Out of the lines below, please list those that hold the string "parts".

- Information provided
※ ※ ※
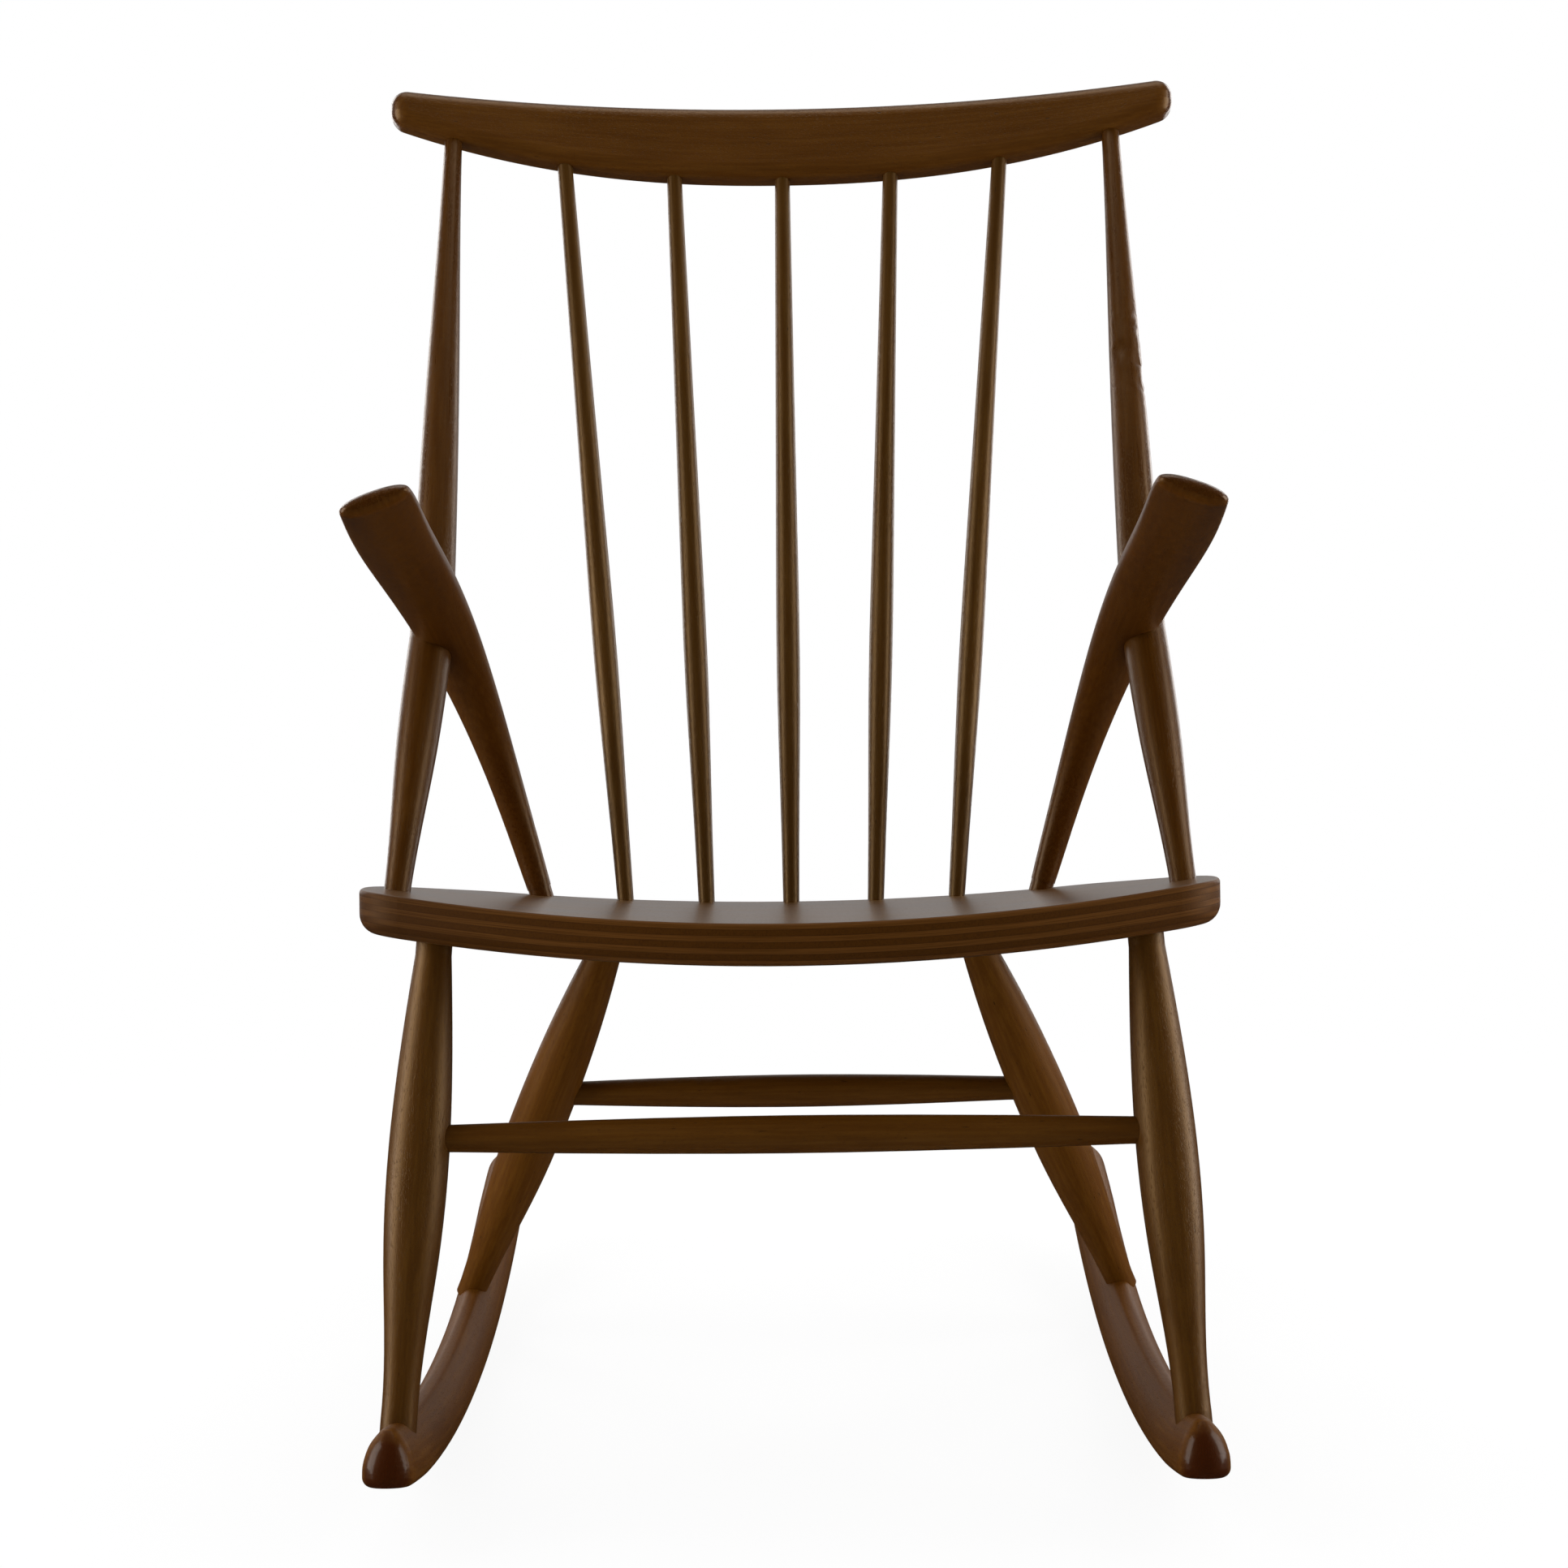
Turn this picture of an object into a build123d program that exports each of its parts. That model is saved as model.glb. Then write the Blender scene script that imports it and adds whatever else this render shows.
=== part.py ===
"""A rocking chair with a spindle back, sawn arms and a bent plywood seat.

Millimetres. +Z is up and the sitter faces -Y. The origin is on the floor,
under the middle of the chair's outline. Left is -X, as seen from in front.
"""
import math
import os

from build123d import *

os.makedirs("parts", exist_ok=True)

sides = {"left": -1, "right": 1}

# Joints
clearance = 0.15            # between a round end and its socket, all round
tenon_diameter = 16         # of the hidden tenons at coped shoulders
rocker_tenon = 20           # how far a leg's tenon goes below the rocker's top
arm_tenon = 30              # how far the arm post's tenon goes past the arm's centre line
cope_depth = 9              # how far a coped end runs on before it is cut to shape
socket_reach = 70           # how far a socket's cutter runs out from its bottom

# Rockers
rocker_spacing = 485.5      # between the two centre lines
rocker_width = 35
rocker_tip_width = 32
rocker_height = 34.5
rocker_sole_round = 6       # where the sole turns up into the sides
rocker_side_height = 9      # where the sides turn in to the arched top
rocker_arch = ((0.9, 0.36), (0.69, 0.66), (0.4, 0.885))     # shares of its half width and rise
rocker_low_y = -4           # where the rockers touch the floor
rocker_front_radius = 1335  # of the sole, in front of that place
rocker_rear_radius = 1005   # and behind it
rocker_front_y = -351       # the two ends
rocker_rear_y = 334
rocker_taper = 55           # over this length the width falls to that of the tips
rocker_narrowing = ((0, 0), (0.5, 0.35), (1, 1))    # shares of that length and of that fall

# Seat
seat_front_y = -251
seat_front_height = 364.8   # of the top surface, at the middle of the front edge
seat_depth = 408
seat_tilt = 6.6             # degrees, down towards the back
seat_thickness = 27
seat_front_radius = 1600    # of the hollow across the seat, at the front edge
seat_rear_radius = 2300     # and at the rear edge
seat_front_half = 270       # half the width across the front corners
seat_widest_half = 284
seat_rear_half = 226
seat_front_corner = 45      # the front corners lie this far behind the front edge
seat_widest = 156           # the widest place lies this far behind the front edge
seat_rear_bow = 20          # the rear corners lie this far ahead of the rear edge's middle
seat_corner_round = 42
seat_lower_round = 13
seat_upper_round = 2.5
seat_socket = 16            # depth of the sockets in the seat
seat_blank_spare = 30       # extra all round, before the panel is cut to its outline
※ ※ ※
- Task output
Turn this picture of an object into a build123d program that exports each of its parts. That model is saved as model.glb. Then write the Blender scene script that imports it and adds whatever else this render shows.
os.makedirs("parts", exist_ok=True)